───── Dataset excerpt

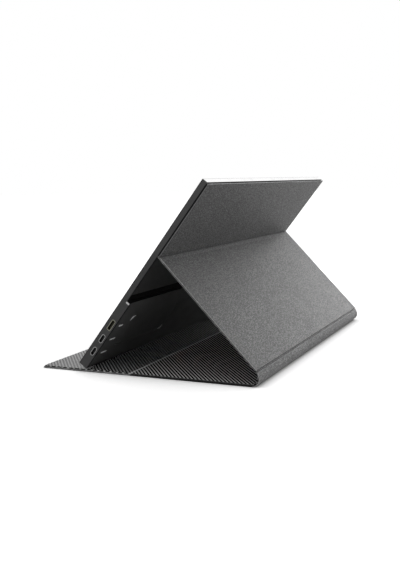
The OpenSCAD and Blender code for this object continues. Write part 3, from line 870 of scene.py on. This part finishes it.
def build_cover():
    """The cover's four flat panels and their linings, each with its arguments in a row."""
    # Each panel's side walls take their own grey: lighter where they catch light, which is painted
    # highlight, and black where they lie in shadow, which is painted shade; the pressed lines take a
    # darker leather, which is painted shade
    sheets = (
        ("upper_panel", "upper_panel_skin", upper_place, CREASE_S + FOLD_GAP, UPPER_TOP_S,
         [skin, panel_rim, edge, pressed], 0.0, PANEL_R, True, False, ()),
        ("leg", "leg_panel_skin", leg_place, 0.9, LEG_L - FOLD_GAP,
         [skin, rim, edge, skin], 0.0, 0.0, True, True, (4.6,)),
        ("rear_base", "rear_base_panel_skin", base_place, SEAM_Y + FOLD_GAP, BEND_Y,
         [skin, edge, edge, skin], 0.0, 0.0, True, True, ()),
        ("front_base", "front_base_panel_skin", base_place, TIP_Y, SEAM_Y - FOLD_GAP,
         [skin, flap_edge, flap_edge, skin], COVER_R, 0.0, False, True, ()),
    )
    for body, *shape in sheets:
        piece = skin_panel(*shape)
        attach(piece, body)
    # The linings' borders take lighter greys on the leg, the flap and the upper panel's top, which is
    # painted highlight, and darker ones on the rear base and the upper panel's sides, which is painted
    # shade
    linings = (
        ("upper_panel", "upper_panel_lining", upper_place, CREASE_S + 0.8, UPPER_TOP_S - HEM_IN,
         [upper_lining, dark_edge, light_edge], 0.0, PANEL_R - HEM_IN),
        ("leg", "leg_panel_lining", leg_place, 2.0, LEG_L - 0.8,
         [leg_lining, cut_edge, cut_edge], 0.0, 0.0),
        ("rear_base", "rear_base_panel_lining", base_place, SEAM_Y + 0.9, BEND_Y,
         [inner_lining, base_edge, base_edge], 0.0, 0.0),
        ("front_base", "front_base_panel_lining", base_place, TIP_Y + HEM_IN, SEAM_Y - 0.9,
         [base_lining, flap_border, flap_border], COVER_R - HEM_IN, 0.0),
    )
    for body, *shape in linings:
        piece = ribbed_lining(*shape)
        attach(piece, body)
    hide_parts("upper_skin", "upper_lining")
    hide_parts("leg_skin", "leg_lining")
    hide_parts("rear_base_skin", "rear_base_lining")
    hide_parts("front_base_skin", "front_base_lining")


build_cover()


def at(y, z):
    """A point in the plane across the hinges, in metres."""
    return (0, y * MM, z * MM)


def bend_between(piece, a, b, start, end, slot):
    at(*start)
    at(*end)
    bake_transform(piece)


def below(corner, outward, depth):
    """The point so deep below a corner, both as (y, z)."""
    return (corner[0] - depth * outward[0], corner[1] - depth * outward[1])


def normal_angle(outward):
    return math.degrees(math.atan2(outward[1], outward[0]))


# Outer and inner depth of the strips across the folds, and the lining's grid step there
SKIN_STRIP = (0.15, 1.45)
LINING_TOP = RIM_T + 0.02
LINING_STRIP = (LINING_TOP, 2.34)
RIB_STEP = 1.2
LEG_NORMAL = normal_angle(LEG_OUT)
UPPER_NORMAL = normal_angle(UPPER_OUT)
SPINE_NORMAL = math.degrees(SPINE_LEAN)


def build_upper_fold():
    """Strips of skin and lining across the crease between the leg and the upper panel."""
    crease = (CREASE_Y, CREASE_Z)
    path = turn_path(crease, 0.25, LEG_NORMAL, UPPER_NORMAL, 10)
    # The crease's skin takes the darker pressed leather, painted shade in the fold
    piece = path_strip("upper_fold_skin", path, *SKIN_STRIP, [pressed])
    ends = [below(crease, outward, 1.4) for outward in (LEG_OUT, UPPER_OUT)]
    bend_between(piece, "leg", "upper_panel", *ends, "cover_skin")
    path = turn_path(crease, 0.75, LEG_NORMAL, UPPER_NORMAL, 10)
    piece = path_strip("upper_fold_lining", path, *LINING_STRIP, [upper_lining], LINING_HALF_W,
                       ribs=True, step=RIB_STEP)
    ends = [below(crease, outward, 2.3) for outward in (LEG_OUT, UPPER_OUT)]
    bend_between(piece, "leg", "upper_panel", *ends, "cover_lining")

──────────

• [Stated task] Copy each line of the data exactly, leaving nothing out.

• [Response to the exercise]
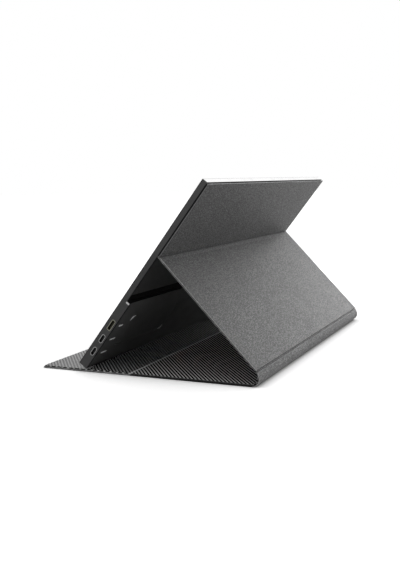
The OpenSCAD and Blender code for this object continues. Write part 3, from line 870 of scene.py on. This part finishes it.
def build_cover():
    """The cover's four flat panels and their linings, each with its arguments in a row."""
    # Each panel's side walls take their own grey: lighter where they catch light, which is painted
    # highlight, and black where they lie in shadow, which is painted shade; the pressed lines take a
    # darker leather, which is painted shade
    sheets = (
        ("upper_panel", "upper_panel_skin", upper_place, CREASE_S + FOLD_GAP, UPPER_TOP_S,
         [skin, panel_rim, edge, pressed], 0.0, PANEL_R, True, False, ()),
        ("leg", "leg_panel_skin", leg_place, 0.9, LEG_L - FOLD_GAP,
         [skin, rim, edge, skin], 0.0, 0.0, True, True, (4.6,)),
        ("rear_base", "rear_base_panel_skin", base_place, SEAM_Y + FOLD_GAP, BEND_Y,
         [skin, edge, edge, skin], 0.0, 0.0, True, True, ()),
        ("front_base", "front_base_panel_skin", base_place, TIP_Y, SEAM_Y - FOLD_GAP,
         [skin, flap_edge, flap_edge, skin], COVER_R, 0.0, False, True, ()),
    )
    for body, *shape in sheets:
        piece = skin_panel(*shape)
        attach(piece, body)
    # The linings' borders take lighter greys on the leg, the flap and the upper panel's top, which is
    # painted highlight, and darker ones on the rear base and the upper panel's sides, which is painted
    # shade
    linings = (
        ("upper_panel", "upper_panel_lining", upper_place, CREASE_S + 0.8, UPPER_TOP_S - HEM_IN,
         [upper_lining, dark_edge, light_edge], 0.0, PANEL_R - HEM_IN),
        ("leg", "leg_panel_lining", leg_place, 2.0, LEG_L - 0.8,
         [leg_lining, cut_edge, cut_edge], 0.0, 0.0),
        ("rear_base", "rear_base_panel_lining", base_place, SEAM_Y + 0.9, BEND_Y,
         [inner_lining, base_edge, base_edge], 0.0, 0.0),
        ("front_base", "front_base_panel_lining", base_place, TIP_Y + HEM_IN, SEAM_Y - 0.9,
         [base_lining, flap_border, flap_border], COVER_R - HEM_IN, 0.0),
    )
    for body, *shape in linings:
        piece = ribbed_lining(*shape)
        attach(piece, body)
    hide_parts("upper_skin", "upper_lining")
    hide_parts("leg_skin", "leg_lining")
    hide_parts("rear_base_skin", "rear_base_lining")
    hide_parts("front_base_skin", "front_base_lining")


build_cover()


def at(y, z):
    """A point in the plane across the hinges, in metres."""
    return (0, y * MM, z * MM)


def bend_between(piece, a, b, start, end, slot):
    at(*start)
    at(*end)
    bake_transform(piece)


def below(corner, outward, depth):
    """The point so deep below a corner, both as (y, z)."""
    return (corner[0] - depth * outward[0], corner[1] - depth * outward[1])


def normal_angle(outward):
    return math.degrees(math.atan2(outward[1], outward[0]))


# Outer and inner depth of the strips across the folds, and the lining's grid step there
SKIN_STRIP = (0.15, 1.45)
LINING_TOP = RIM_T + 0.02
LINING_STRIP = (LINING_TOP, 2.34)
RIB_STEP = 1.2
LEG_NORMAL = normal_angle(LEG_OUT)
UPPER_NORMAL = normal_angle(UPPER_OUT)
SPINE_NORMAL = math.degrees(SPINE_LEAN)


def build_upper_fold():
    """Strips of skin and lining across the crease between the leg and the upper panel."""
    crease = (CREASE_Y, CREASE_Z)
    path = turn_path(crease, 0.25, LEG_NORMAL, UPPER_NORMAL, 10)
    # The crease's skin takes the darker pressed leather, painted shade in the fold
    piece = path_strip("upper_fold_skin", path, *SKIN_STRIP, [pressed])
    ends = [below(crease, outward, 1.4) for outward in (LEG_OUT, UPPER_OUT)]
    bend_between(piece, "leg", "upper_panel", *ends, "cover_skin")
    path = turn_path(crease, 0.75, LEG_NORMAL, UPPER_NORMAL, 10)
    piece = path_strip("upper_fold_lining", path, *LINING_STRIP, [upper_lining], LINING_HALF_W,
                       ribs=True, step=RIB_STEP)
    ends = [below(crease, outward, 2.3) for outward in (LEG_OUT, UPPER_OUT)]
    bend_between(piece, "leg", "upper_panel", *ends, "cover_lining")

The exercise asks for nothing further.